(Stored dataset items)
________________________________________

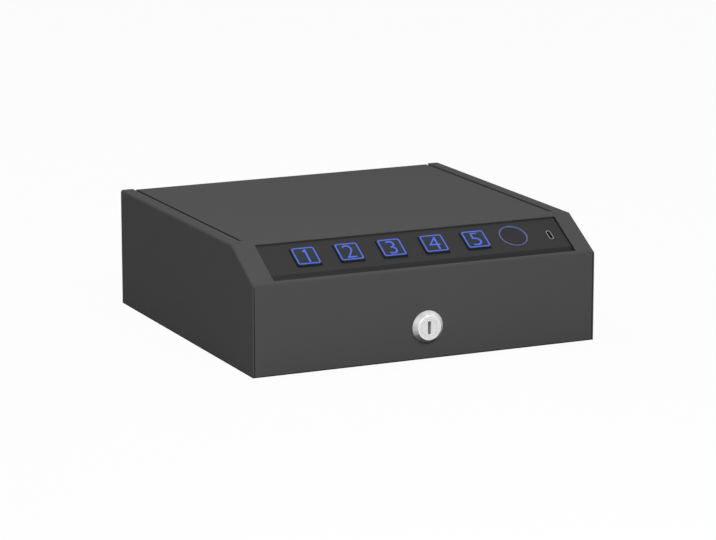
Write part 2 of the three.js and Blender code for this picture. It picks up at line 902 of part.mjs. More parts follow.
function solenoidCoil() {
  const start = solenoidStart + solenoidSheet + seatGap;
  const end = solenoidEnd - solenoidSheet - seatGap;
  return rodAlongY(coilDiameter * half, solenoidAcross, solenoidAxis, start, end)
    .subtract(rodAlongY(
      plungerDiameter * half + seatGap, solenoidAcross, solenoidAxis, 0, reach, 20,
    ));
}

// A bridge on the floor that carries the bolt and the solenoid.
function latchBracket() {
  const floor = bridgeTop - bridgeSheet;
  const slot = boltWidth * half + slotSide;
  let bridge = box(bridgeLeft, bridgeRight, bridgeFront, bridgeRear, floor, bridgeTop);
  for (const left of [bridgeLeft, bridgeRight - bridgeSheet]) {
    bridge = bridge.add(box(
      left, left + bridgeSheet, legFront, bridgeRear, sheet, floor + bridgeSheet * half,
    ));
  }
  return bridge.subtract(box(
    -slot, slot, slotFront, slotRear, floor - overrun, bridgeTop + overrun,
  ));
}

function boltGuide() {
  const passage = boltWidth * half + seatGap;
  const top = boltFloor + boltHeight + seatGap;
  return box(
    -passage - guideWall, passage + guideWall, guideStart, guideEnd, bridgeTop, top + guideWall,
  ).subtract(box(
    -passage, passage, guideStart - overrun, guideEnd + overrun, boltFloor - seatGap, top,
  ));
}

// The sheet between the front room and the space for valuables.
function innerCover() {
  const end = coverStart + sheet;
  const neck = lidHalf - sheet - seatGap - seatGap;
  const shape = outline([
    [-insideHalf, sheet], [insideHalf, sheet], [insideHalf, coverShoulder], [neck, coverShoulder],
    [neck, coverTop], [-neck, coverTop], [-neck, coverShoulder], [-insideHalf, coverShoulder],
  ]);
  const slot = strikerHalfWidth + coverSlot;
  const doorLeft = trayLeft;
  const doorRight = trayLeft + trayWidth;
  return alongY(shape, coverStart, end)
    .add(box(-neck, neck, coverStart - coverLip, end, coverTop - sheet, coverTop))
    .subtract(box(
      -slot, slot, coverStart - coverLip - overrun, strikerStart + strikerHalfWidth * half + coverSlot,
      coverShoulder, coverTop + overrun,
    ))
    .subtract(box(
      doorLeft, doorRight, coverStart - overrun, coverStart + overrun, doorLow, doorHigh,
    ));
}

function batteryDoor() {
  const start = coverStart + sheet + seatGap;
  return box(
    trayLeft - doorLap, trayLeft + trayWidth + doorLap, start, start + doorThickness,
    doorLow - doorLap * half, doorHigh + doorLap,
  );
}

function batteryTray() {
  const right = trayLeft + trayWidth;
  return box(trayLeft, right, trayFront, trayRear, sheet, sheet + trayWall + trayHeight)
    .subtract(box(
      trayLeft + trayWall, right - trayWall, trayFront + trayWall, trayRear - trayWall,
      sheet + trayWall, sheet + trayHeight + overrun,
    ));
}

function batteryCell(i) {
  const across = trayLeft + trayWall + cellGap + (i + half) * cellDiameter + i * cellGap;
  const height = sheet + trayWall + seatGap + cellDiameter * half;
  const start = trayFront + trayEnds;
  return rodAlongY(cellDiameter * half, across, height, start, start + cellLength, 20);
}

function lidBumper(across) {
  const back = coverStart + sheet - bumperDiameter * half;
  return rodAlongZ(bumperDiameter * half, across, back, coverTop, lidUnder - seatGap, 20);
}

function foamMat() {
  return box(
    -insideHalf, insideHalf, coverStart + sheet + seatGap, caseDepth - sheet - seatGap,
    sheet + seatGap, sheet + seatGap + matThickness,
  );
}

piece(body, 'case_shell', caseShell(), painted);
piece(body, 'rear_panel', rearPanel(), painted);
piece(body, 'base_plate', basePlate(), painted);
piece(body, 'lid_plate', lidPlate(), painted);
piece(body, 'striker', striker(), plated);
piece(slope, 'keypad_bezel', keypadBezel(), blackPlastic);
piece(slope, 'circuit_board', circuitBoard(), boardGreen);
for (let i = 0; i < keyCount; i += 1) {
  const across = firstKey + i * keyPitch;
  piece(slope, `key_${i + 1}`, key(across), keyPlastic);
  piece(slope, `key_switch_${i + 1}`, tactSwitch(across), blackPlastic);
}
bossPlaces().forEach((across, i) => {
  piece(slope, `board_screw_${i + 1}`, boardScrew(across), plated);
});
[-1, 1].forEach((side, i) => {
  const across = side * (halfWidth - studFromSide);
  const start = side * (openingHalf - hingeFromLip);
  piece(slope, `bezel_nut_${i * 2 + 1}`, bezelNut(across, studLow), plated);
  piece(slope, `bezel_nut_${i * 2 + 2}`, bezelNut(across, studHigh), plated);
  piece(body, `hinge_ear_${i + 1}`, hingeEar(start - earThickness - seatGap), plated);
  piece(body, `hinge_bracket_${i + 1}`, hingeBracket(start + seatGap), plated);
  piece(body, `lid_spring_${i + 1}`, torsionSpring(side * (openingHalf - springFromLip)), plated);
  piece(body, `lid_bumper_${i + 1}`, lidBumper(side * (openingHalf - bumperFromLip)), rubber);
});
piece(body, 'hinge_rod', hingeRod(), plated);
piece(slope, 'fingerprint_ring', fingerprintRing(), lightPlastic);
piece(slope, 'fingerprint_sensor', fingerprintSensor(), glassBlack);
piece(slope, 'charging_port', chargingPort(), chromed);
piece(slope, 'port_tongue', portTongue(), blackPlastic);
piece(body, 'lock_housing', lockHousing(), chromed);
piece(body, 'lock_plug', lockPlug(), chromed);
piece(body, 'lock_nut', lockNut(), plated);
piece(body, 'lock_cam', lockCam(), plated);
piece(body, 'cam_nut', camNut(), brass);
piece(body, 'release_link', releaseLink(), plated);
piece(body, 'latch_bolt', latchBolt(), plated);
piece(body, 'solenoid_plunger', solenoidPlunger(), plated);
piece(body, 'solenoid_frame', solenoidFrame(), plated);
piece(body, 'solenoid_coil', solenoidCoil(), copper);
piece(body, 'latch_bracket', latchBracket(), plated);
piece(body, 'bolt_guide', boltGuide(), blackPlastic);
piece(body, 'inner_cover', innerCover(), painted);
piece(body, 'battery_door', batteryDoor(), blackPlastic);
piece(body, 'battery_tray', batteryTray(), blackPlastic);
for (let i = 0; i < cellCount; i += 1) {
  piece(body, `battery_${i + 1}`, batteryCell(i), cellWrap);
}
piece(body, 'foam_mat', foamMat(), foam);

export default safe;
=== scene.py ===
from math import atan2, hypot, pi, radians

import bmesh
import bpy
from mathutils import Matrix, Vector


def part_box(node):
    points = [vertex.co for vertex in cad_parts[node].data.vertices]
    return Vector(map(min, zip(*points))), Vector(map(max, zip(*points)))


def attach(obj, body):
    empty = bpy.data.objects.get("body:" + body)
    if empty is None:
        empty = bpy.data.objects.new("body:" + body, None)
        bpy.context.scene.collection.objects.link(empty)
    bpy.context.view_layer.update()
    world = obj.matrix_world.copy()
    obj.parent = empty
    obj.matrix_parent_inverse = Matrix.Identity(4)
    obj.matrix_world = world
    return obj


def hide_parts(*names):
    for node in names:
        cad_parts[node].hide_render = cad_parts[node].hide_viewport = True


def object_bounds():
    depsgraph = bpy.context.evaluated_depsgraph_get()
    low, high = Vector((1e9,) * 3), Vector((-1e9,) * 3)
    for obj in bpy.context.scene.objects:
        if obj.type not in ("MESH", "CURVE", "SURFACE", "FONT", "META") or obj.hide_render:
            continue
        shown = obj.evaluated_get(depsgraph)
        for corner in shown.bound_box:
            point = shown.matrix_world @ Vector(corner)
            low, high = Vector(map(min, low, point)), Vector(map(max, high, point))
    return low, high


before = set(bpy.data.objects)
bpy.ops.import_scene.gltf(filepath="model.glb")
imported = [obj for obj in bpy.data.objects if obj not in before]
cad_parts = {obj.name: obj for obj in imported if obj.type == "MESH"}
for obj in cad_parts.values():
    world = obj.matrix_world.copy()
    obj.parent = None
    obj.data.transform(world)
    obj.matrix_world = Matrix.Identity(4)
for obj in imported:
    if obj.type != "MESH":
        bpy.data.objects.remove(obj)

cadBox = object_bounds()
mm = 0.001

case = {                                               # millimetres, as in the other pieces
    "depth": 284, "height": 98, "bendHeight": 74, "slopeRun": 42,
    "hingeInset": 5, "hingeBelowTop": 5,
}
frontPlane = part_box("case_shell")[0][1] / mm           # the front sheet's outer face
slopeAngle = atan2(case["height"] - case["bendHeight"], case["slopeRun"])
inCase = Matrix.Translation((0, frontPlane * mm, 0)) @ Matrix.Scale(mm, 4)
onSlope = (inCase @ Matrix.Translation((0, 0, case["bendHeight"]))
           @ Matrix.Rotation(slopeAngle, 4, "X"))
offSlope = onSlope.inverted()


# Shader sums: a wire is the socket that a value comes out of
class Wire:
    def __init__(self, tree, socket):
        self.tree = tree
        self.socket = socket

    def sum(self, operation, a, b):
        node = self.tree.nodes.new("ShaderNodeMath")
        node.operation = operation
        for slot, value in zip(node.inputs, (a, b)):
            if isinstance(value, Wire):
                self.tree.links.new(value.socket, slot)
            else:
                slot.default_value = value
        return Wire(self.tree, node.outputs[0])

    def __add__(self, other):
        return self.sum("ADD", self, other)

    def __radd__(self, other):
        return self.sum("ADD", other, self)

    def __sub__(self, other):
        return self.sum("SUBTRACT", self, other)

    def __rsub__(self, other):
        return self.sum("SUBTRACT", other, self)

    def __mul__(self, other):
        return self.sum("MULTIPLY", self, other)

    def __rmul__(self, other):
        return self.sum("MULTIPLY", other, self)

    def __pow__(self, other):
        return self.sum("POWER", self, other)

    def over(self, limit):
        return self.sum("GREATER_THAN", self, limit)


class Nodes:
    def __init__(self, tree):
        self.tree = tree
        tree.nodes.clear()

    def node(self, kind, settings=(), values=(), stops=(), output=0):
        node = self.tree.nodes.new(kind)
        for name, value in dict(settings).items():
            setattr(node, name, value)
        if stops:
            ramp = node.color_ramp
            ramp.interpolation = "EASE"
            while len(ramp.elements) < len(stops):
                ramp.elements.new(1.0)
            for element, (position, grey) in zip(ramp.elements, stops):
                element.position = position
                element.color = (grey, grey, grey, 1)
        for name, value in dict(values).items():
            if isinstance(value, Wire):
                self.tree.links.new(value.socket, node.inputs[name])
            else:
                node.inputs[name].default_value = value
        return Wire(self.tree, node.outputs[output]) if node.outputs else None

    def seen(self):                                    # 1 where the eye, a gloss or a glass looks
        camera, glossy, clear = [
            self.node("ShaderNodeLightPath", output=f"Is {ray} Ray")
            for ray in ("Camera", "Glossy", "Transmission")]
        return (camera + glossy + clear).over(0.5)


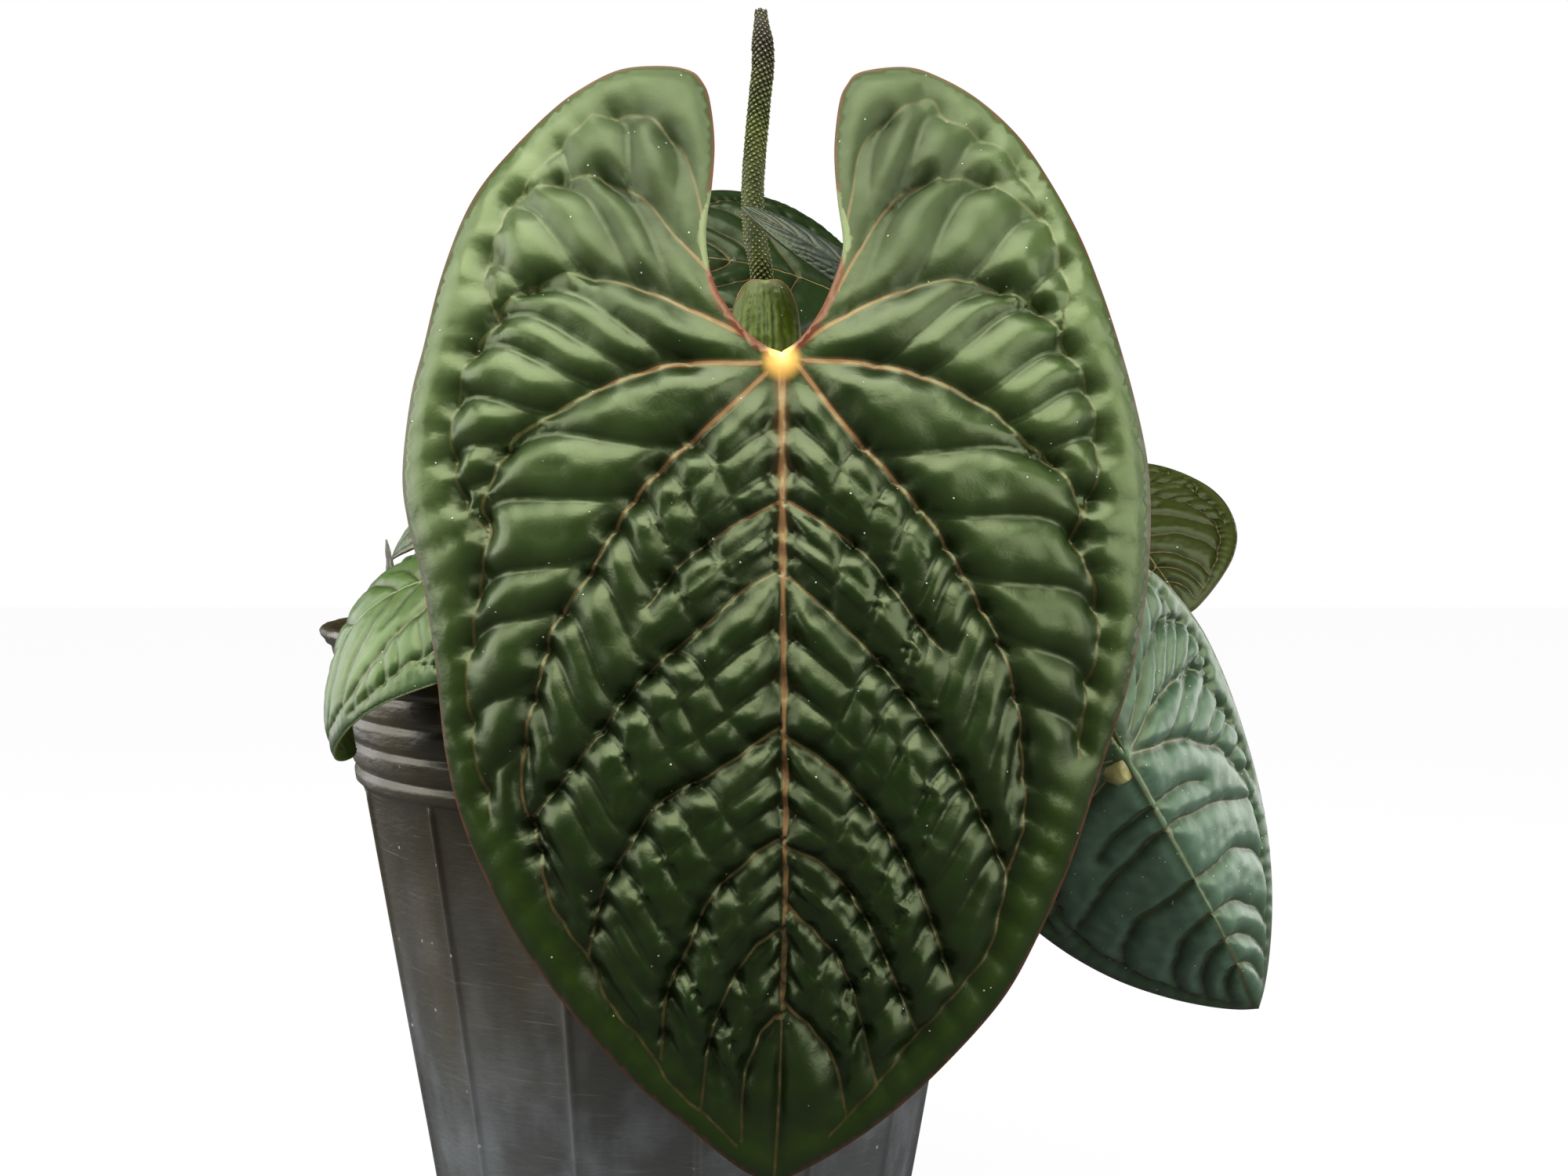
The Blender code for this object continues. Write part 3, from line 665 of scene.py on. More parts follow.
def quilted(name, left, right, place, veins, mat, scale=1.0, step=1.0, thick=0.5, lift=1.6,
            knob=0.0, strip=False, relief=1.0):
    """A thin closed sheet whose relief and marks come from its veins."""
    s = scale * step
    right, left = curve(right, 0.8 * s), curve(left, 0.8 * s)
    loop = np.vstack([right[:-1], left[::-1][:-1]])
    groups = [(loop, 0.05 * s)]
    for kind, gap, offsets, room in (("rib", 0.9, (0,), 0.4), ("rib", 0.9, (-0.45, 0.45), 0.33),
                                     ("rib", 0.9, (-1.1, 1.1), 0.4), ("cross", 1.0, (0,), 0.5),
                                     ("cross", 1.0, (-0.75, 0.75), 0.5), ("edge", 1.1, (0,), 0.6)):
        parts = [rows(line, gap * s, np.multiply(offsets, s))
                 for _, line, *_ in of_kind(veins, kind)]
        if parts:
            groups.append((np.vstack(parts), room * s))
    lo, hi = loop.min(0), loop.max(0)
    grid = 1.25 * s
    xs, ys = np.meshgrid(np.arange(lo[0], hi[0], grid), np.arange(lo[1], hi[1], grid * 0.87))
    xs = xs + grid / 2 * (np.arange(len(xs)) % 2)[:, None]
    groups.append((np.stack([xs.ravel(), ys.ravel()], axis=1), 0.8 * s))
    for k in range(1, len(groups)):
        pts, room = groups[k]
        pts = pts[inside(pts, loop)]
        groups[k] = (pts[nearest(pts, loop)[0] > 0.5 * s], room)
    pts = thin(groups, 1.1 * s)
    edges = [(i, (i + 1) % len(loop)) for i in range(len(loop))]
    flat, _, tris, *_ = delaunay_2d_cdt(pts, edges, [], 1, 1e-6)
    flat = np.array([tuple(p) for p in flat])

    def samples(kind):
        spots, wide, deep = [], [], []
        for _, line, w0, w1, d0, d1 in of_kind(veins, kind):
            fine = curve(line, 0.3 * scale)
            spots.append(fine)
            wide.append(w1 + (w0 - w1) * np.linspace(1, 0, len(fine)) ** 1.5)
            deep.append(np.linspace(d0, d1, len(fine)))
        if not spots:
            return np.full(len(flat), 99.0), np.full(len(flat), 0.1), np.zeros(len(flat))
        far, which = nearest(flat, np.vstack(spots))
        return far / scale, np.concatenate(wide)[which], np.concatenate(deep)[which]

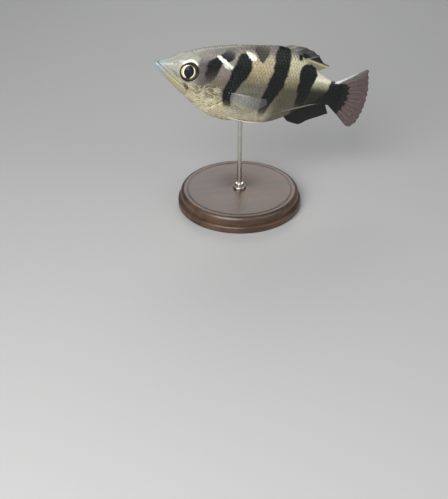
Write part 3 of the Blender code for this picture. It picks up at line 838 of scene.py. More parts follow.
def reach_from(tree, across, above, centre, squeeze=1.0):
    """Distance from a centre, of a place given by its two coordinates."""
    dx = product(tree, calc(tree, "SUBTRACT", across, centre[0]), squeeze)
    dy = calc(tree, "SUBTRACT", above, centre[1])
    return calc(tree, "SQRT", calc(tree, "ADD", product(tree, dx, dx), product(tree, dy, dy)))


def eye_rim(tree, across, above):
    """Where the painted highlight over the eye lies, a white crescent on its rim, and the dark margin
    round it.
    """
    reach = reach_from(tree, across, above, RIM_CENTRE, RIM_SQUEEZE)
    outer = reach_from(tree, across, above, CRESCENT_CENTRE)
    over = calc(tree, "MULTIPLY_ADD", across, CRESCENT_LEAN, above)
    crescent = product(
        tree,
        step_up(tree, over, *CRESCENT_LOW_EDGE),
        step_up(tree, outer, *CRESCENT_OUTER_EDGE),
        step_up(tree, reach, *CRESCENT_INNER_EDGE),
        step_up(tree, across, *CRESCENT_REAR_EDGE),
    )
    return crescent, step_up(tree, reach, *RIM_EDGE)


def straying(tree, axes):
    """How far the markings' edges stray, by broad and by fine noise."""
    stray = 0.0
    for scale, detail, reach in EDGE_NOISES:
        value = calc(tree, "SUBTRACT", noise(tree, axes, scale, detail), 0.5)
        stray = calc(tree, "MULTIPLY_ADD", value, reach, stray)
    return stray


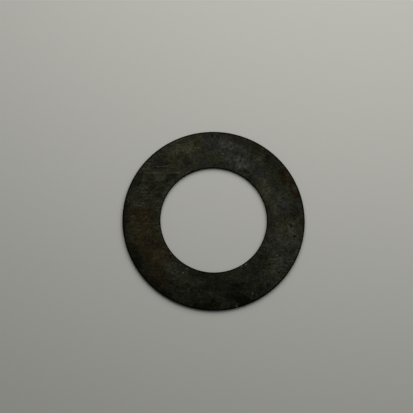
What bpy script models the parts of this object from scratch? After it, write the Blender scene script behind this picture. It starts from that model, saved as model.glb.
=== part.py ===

________________________________________

Transcribe, word for word, every line from the line with "points = [vertex.co" to the line with "obj.parent = empty", inclusive, and output nothing else.

• **Task answer**
    points = [vertex.co for vertex in cad_parts[node].data.vertices]
    return Vector(map(min, zip(*points))), Vector(map(max, zip(*points)))


def attach(obj, body):
    empty = bpy.data.objects.get("body:" + body)
    if empty is None:
        empty = bpy.data.objects.new("body:" + body, None)
        bpy.context.scene.collection.objects.link(empty)
    bpy.context.view_layer.update()
    world = obj.matrix_world.copy()
    obj.parent = empty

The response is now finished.